Plutôt qu’une véritable et courageuse hiérarchisation dès son arrivée au pouvoir, l’Alliance pour la République s’est morfondue dans une léthargie incompréhensible qui amena ABC à sonner le réveil. Malheureusement, le pouvoir a cette capacité extraordinaire de griser ses tenants, au point de les rendre sourds et aveugles devant la plus évidente des réalités. Cet appel de Maître Cissé, on se le rappelle, fut reçu comme un acte de défiance et d’indiscipline par le Secrétariat Exécutif National du parti (SEN) qui prit la malencontreuse décision de le destituer de son poste de Coordonnateur national.
Il a fallu que les superviseurs commencent les premières tournées et réunions d’information pour que tout le monde se rende compte des enjeux que comportait la structuration d’une formation qui, de surcroit, porte le premier des sénégalais. D’ailleurs, tous ces soubresauts ne sont ils pas pour démontrer l’importance du parti au pouvoir dans la patrie ?
Monsieur le Président, un parti au pouvoir doit être à l’image de son Président c'est-à-dire fort. C’est une obligation à laquelle il ne peut se soustraire au risque de plonger le pays dans un chaos coupable. Et pour être fort, l’APR doit traverser cette phase de croissance avec tous ses pionniers pour que l’identité demeure, solide à toute épreuve. C’est l’unique voie de salut. Une commission de discipline pour instruire, juger et condamner les fauteurs de troubles dans les permanences trouvera vite ses limites dans les dispositions du Règlement intérieur du parti et dans la Realpolitik.
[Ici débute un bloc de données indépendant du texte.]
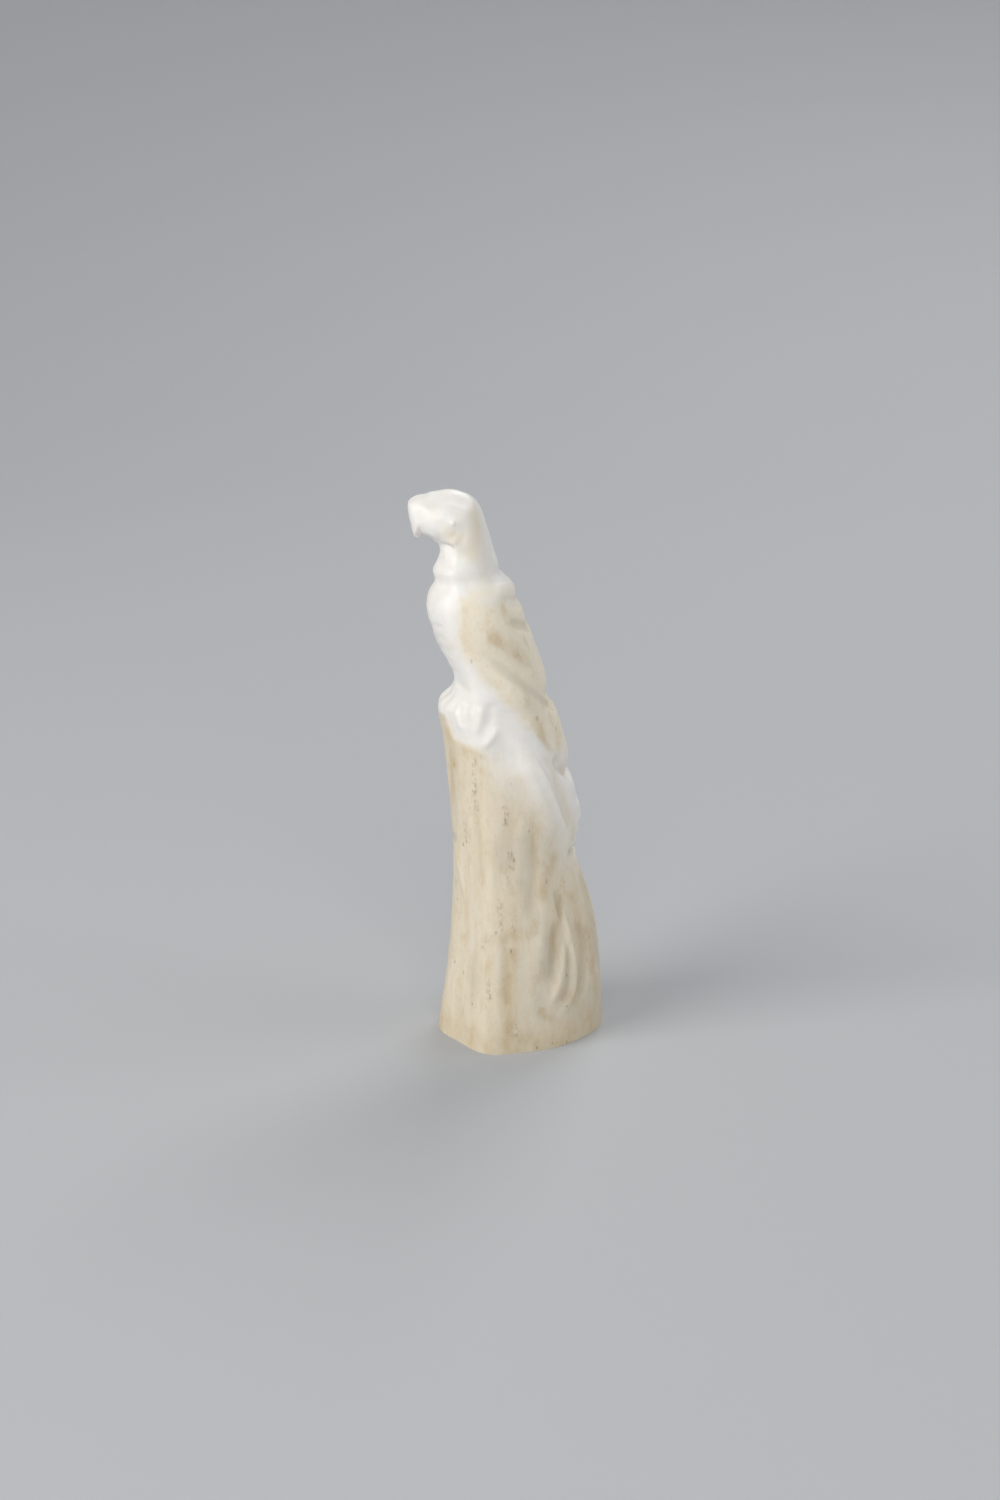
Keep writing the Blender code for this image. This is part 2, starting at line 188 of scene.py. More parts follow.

Echauffourées, jets de pierres, sabotage de réunions, coups de feu, telles sont les marques les plus visibles d’une violence « inacceptable et impardonnable » selon votre propos. Pire, la pédagogie par l’exemple d’un parti déstructuré, instable et incapable de relever les défis fonctionnels avec aisance et patriotisme aboutit inéluctablement à un mimétisme dont le résultat est aujourd’hui perceptible jusque chez nos concurrents politiques où des scènes similaires sont notées.
Alors Monsieur le Président, n’est il pas l’heure de « retrouver ses marques républicaines» en reconduisant dans ses fonctions celui qui a toujours été l’avocat défenseur de l’APR ? En effet, une Alliance Pour la République sans ce coordonnateur légitime, rassembleur et d’un charisme fort de la trempe de ABC, pourrait difficilement survivre de tous ces enjeux qui se confirment, de toutes ces ambitions qui se télescopent et de toute cette barbarie qui s’installe.
Monsieur le Président, cette solution, toujours à votre portée, requiert dépassement, courage et détermination. En politique, les hyènes et les gros lions, contrairement à ce que disait à Thiès Abdoulaye Wade en cet après-midi du 04 novembre 2009, ne sont point dans la jungle, mais dans les comités directeurs, les directoires et les couloirs de palais. Tant mieux si les faucons comprennent que la récréation est finie et que le maître doit reprendre du service. Sinon, les patriotes de ce pays, qui ont eu un grand espoir en cette Alliance produit d’une injustice notoire devront, malgré eux, déchanter.
Monsieur le Président, Il arrive des moments, dans l’histoire d’un parti, qui ne laissent pas de choix aux femmes et aux hommes de bonne volonté. Alors, l’unique choix, authentique et urgent, est celui d’un engagement vers une redynamisation de l’APR basée sur une réelle réconciliation des cœurs et des esprits, d’abord au sommet, ensuite au service de la patrie.